** begin Input **

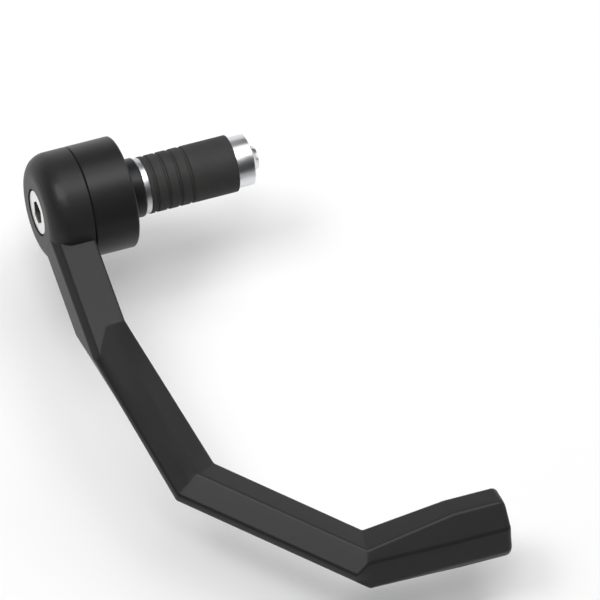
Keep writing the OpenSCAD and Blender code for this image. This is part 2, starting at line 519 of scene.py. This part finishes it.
class Bench:
    """Modelling steps shared by the pieces."""

    MERGE = 0.001 * MM
    SHARP_ANGLE = math.radians(28)
    FLAT_ANGLE = math.radians(0.2)

    @staticmethod
    def pick(piece: bpy.types.Object) -> None:
        """Select one object and nothing else.

        Args:
            piece: The object.
        """
        bpy.ops.object.select_all(action="DESELECT")
        piece.select_set(True)
        bpy.context.view_layer.objects.active = piece

    @classmethod
    def turn(cls, name: str, profile: Profile, sides: int, closed: bool) -> bpy.types.Object:
        """Turn a profile round the bar's axis, ring by ring.

        Args:
            name: The piece's name.
            profile: Pairs of place along the axis and radius.
            sides: Sides of the piece.
            closed: Whether the profile runs back to its start, round a bore.

        Returns:
            The piece.
        """
        bpy.ops.object.select_all(action="DESELECT")
        start_x, start_r = profile[0]
        bpy.ops.mesh.primitive_circle_add(
            vertices=sides, radius=start_r, location=(start_x, 0, 0), rotation=(0, math.pi / 2, 0)
        )
        piece = bpy.context.active_object
        piece.name = piece.data.name = name
        bpy.ops.object.transform_apply(location=True, rotation=True, scale=True)
        bpy.ops.object.mode_set(mode="EDIT")
        bpy.ops.mesh.select_all(action="SELECT")
        if not closed:
            bpy.ops.mesh.edge_face_add()
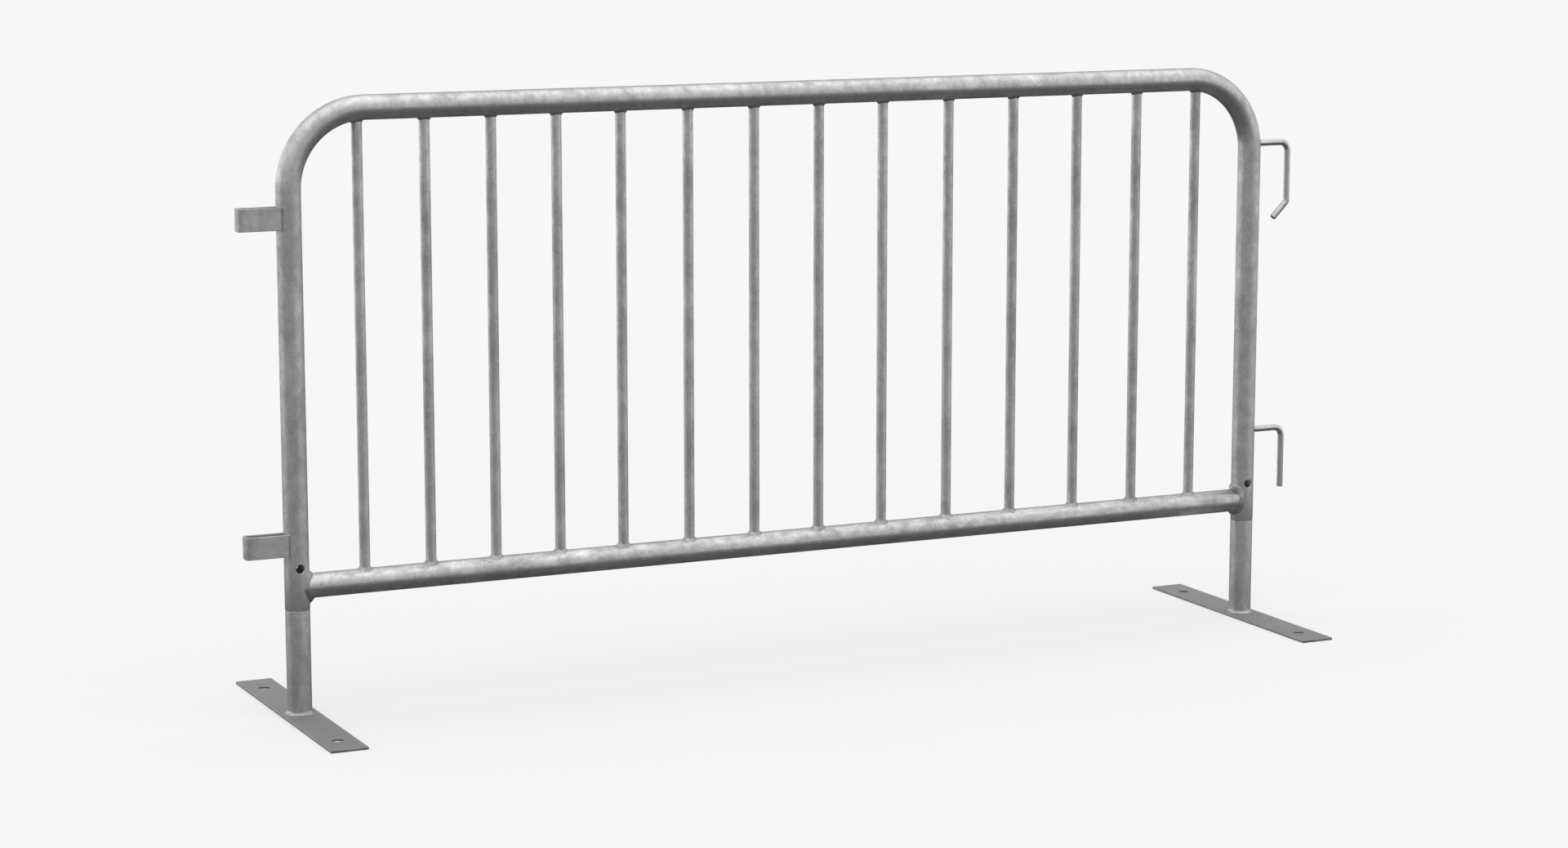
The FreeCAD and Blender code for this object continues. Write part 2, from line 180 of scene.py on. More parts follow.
def zinc(name, shade, clouds=0.5, drain=(1.0, 1.0, 1.0), rough=0.42, lumps=0.3):
    """Galvanised steel. drain under 1 stretches the clouds along that axis; lumps is the bump's strength."""
    finish = Finish(bpy.data.materials.new(name))
    own = finish.node("ShaderNodeTexCoord", output="Object")
    drained = finish.node("ShaderNodeMapping", {"vector_type": "POINT"}, {"Vector": own, "Scale": drain})
    cloud = finish.spread(finish.noise(drained, CLOUD, 4, 0.6), 0.3, 0.7)
    mottle = finish.spread(finish.noise(drained, MOTTLE, 5, 0.68), 0.32, 0.68)
    sponge = finish.spread(finish.noise(own, SPONGE, 4, 0.75), 0.25, 0.75)
    tide = finish.spread(finish.noise(own, TIDE, 8, 0.7), 0.53, 0.54)
    dark_spot = finish.spread(finish.noise(own, SPOT, 3, 0.6), 0.64, 0.72)
    tone = CLOUD_DEPTH * clouds * (cloud - 0.5) + MOTTLE_DEPTH * clouds * (mottle - 0.5)
    tone = tone + SPONGE_DEPTH * clouds * (sponge - 0.5) + TIDE_DEPTH * clouds * (tide - 0.5)
    tone = 1 + tone - SPOT_DEPTH * dark_spot
    grey = shade * tone
    colour = finish.node("ShaderNodeCombineColor", {"mode": "RGB"},
                         {"Red": grey, "Green": grey * 1.004, "Blue": grey * 1.008})
    dull = finish.clamp(rough + 0.10 * (0.5 - cloud) + 0.12 * (0.5 - mottle) + 0.08 * dark_spot)
    skin = finish.node("ShaderNodeBump", {}, {"Strength": lumps, "Distance": SKIN_DEPTH,
                                              "Height": mottle * 0.7 + sponge * 0.3})
    shader = finish.node("ShaderNodeBsdfPrincipled", {}, {"Base Color": colour, "Metallic": METALLIC,
                                                          "Roughness": dull, "Normal": skin})
    finish.node("ShaderNodeOutputMaterial", {}, {"Surface": shader})
    return finish.owner


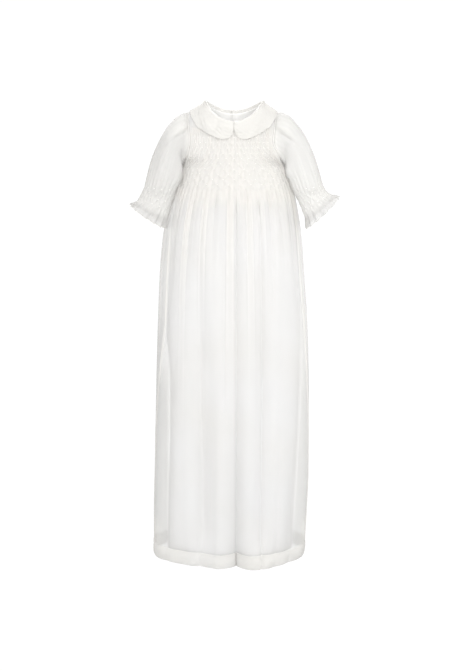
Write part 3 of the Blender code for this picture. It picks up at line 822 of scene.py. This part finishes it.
def kept_clear(points, movable, gap, closed=False):
    """Cloth that lies on the body's panels, moved out until it is gap or more above them."""
    for softened in (True, False, False):
        moved = np.zeros_like(points)  # the first pass is smoothed, and the others make it sure
        for r, c in np.argwhere(np.broadcast_to(movable, points.shape[:2])):
            spot = Vector(points[r, c])
            at, out, _, away = body_tree.find_nearest(spot, 16.0)
            if at is None:
                continue
            above = (spot - at).dot(out)
            beside_an_edge = abs(above) <= 0.8 * away and away >= 0.4
            if above < gap and not beside_an_edge:
                moved[r, c] = out * (gap - above)
        for _ in range(3 if softened else 0):
            beside = np.roll(moved, 1, 1) + np.roll(moved, -1, 1) if closed else 2 * moved
            moved[1:-1] = 0.25 * (moved[:-2] + moved[2:] + beside[1:-1])
        points = points + moved
    return points


# --- sleeves ---
def armhole_points(side, angles):
    """The armhole's edge, from the shoulder round the front, the underarm and the back."""
    points = np.zeros((len(angles), 3))
    for i, where in enumerate(angles / math.tau * 10):
        back = where > 5
        rung = 10 - where if back else where
        blend = min(rung / 2, 1.0)
        height = float(np.interp(rung, [2, 3, 4, 5], ARMHOLE_LEVELS)) if rung > 2 else CHEST_LEVEL * blend
        points[i] = form_points(np.array([side * 1.0]), np.array([height]), np.array([blend]), back)[0]
    return points


def sleeve_form(cut, ring, angle, turned):
    """The sleeve's rings, from the armhole's own edge out to the frill."""
    side, rings = cut["side"], cut["rings"]
    wide = {name: curve(rings, name, np.maximum(ring, 1), "ring") for name in rings}
    far = np.stack([side * wide["outer_x"], 0 * ring, wide["outer_z"]], axis=-1)
    near = np.stack([side * wide["inner_x"], 0 * ring, wide["inner_z"]], axis=-1)
    middle, half = (far + near) / 2, (far - near) / 2
    points = middle + half * np.cos(turned)[..., None]
    inner_front = 0.42 * bell(ring, 3.6, 2.2) * ease(-np.cos(turned), 0.1, 0.8) * (np.sin(turned) > 0)
    rounded = np.sign(np.sin(turned)) * np.abs(np.sin(turned)) ** (1 - inner_front)
    points[..., 1] = -wide["forward"] - rounded * wide["depth"]
    over_chest = cut["over"] * bell(turned, math.radians(150), math.radians(32))
    over_chest = over_chest * ease(ring, cut["over_from"], 2.8) * ease(ring, *cut["over_until"])
    points[..., 0] -= side * over_chest
    edge = armhole_points(side, angle)
    centre = edge.mean(axis=0)
    inward = unit(np.stack([0 * edge[:, 0], centre[1] - edge[:, 1], centre[2] - edge[:, 2]], axis=-1))
    edge = edge + inward + np.array([side * 0.9, 0, 0])
    share = np.clip(ring, 0, 1)[..., None]
    return np.where(share < 1, edge[None] * (1 - share) + points * share, points)


def sleeve_cloth(cut):
    """A puffed sleeve: gathered into the armhole, smocked above the wrist, with a fluted frill."""
    side, seed = cut["side"], cut["seed"]
    place = np.arange(SLEEVE_PLEATS * SLEEVE_FINE) / SLEEVE_FINE
    angle = math.tau * place / SLEEVE_PLEATS
    stretches = ((0, 1, 5), (1, 6.6, 46), (6.6, 9.2, 34), (9.2, 11, 20))  # head, puff, cuff and frill
    ring = np.concatenate([np.linspace(*stretch)[:-1] for stretch in stretches] + [[11.0]])[:, None]
    held = ease(ring, 6.7, 7.0) * ease(ring, 9.25, 9.0)
    turn = np.cos(math.pi * (ring - CUFF_TOP) / CUFF_CELL)
    shift = CUFF_SHIFT * np.sin(math.pi * place) * turn * held
    points = sleeve_form(cut, ring, angle, angle + shift * math.tau / SLEEVE_PLEATS)
    out = grid_normals(points, closed=True) * -side

    luck = np.random.default_rng(seed)
    pleat = place.astype(int) % SLEEVE_PLEATS
    upward = luck.uniform(0.5, 2.4, SLEEVE_PLEATS)[pleat]
    strength = luck.uniform(0.7, 1.3, SLEEVE_PLEATS)[pleat]
    falls = luck.uniform(0.7, 2.6, SLEEVE_PLEATS)[pleat]
    cap = (0.5 + 0.5 * np.cos(angle)) ** 0.8
    gathers = CAP_TALL * cap * strength * ease(ring, 0.0, 0.35) * np.exp(-((ring / falls) ** 2))
    rising = np.exp(-((np.maximum(6.8 - ring, 0) / upward) ** 1.4))
    tall = gathers + CUFF_TALL * rising * ease(ring, 9.9, 9.1)
    ridge = 1 - np.abs(np.cos(math.pi * place)) ** 2
    pinch = stitched_in(place, turn, held)
    relief = tall * (ridge - 0.45) - tall * 0.2 * ridge * turn**4 * held + tall * (1 - ridge) * 0.5 * pinch
    flutes = luck.uniform(0.65, 1.35, SLEEVE_PLEATS // 2)[pleat // 2]
    drift = 0.5 * slow_waves(angle / math.tau, 0 * angle, seed + 3, 4, (1, 3))
    flutes = np.cos(math.pi * place + drift) * flutes * FLUTE_TALL * ease(ring, 8.9, 10.9)
    puff = PUFF_WAVES * slow_waves(angle / math.tau * 2, ring / 30, seed + 5, 6, (1, 3))
    puff = puff * bell(ring, 4.2, 2.0)
    spoke = unit(points - points.mean(axis=1, keepdims=True))
    points = points + out * (relief + puff)[..., None] + spoke * flutes[..., None]

    # A crease runs out from the armpit, in the sleeve's front.
    front_share = np.clip(np.sin(angle), 0, 1)[None, :] ** 0.5
    x, z = np.abs(points[..., 0]), points[..., 2]
    root, tip = cut["pit"]
    length = math.hypot(tip[0] - root[0], tip[1] - root[1])
    way = ((tip[0] - root[0]) / length, (tip[1] - root[1]) / length)
    along = ((x - root[0]) * way[0] + (z - root[1]) * way[1]) / length
    above = -(x - root[0]) * way[1] + (z - root[1]) * way[0]
    there = ease(along, -0.5, 0.1) * ease(along, 1.7, 0.8) * front_share * ease(ring, 0.0, 0.5)
    crease = sum(height * bell(above, place, half) for height, place, half in PIT_CREASE)
    points = kept_clear(points + out * (crease * there)[..., None], ring > 0.9, ON_CHEST_GAP, closed=True)

    # Close gathers show at the head and cuff. Painted light makes the cloth paler above the armpit's crease
    # and on the front, and leaves it darker, as painted shade, under the crease. Painted shade also darkens
    # the left puff and both frills, where the frill also laps over itself, and the inside is thinner and
    # painted paler to lift the armpit's shade.
    painted_light_on_head = 0.8 * ease(above, -2.0, 2.5) * ease(ring, 4.2, 1.8) * (0.4 + 0.6 * front_share)
    under = 0.8 * ease(above, 1.0, -4.0) * front_share * ease(ring, 0.2, 0.8)
    drawn_in_and_painted_light = np.exp(-((ring / 2.6) ** 2)) * (0.3 + 0.7 * front_share) * (1 - under)
    dense_and_painted = np.maximum(np.maximum(0.32 * rising, painted_light_on_head), drawn_in_and_painted_light)
    dense_and_painted = dense_and_painted * (0.9 + 0.15 * ridge) * ease(ring, 10.0, 9.3)
    laps_and_painted_shade = np.maximum(cut["laps_and_painted_shade"] * (1 - painted_light_on_head), cut["frill"] * ease(ring, 9.2, 9.8))
    thin_and_painted_pale = bell(ring, 2.6, 1.5) * ease(-np.cos(angle), -0.2, 0.7)[None, :] * ease(ring, 0.4, 1.2)
    thin_and_painted_pale = thin_and_painted_pale * cut["thin_and_painted_pale"]
    return points, out, ring, {"gathers_and_painted_light": dense_and_painted * (1 - 0.8 * thin_and_painted_pale), "laps_and_painted_shade": laps_and_painted_shade, "thin_and_painted_pale": thin_and_painted_pale}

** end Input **

● What you are asked to do
Everything from the first line of the data through the line containing "FLAT_ANGLE = math.radians(0.2)" should be echoed exactly. Add nothing.

● Task output
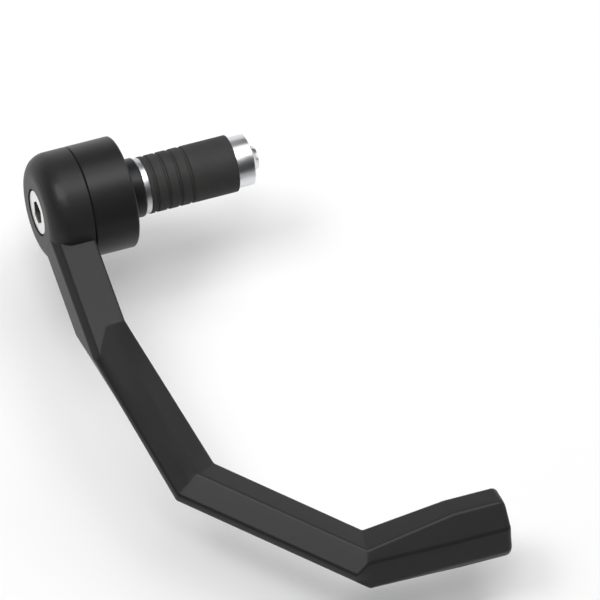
Keep writing the OpenSCAD and Blender code for this image. This is part 2, starting at line 519 of scene.py. This part finishes it.
class Bench:
    """Modelling steps shared by the pieces."""

    MERGE = 0.001 * MM
    SHARP_ANGLE = math.radians(28)
    FLAT_ANGLE = math.radians(0.2)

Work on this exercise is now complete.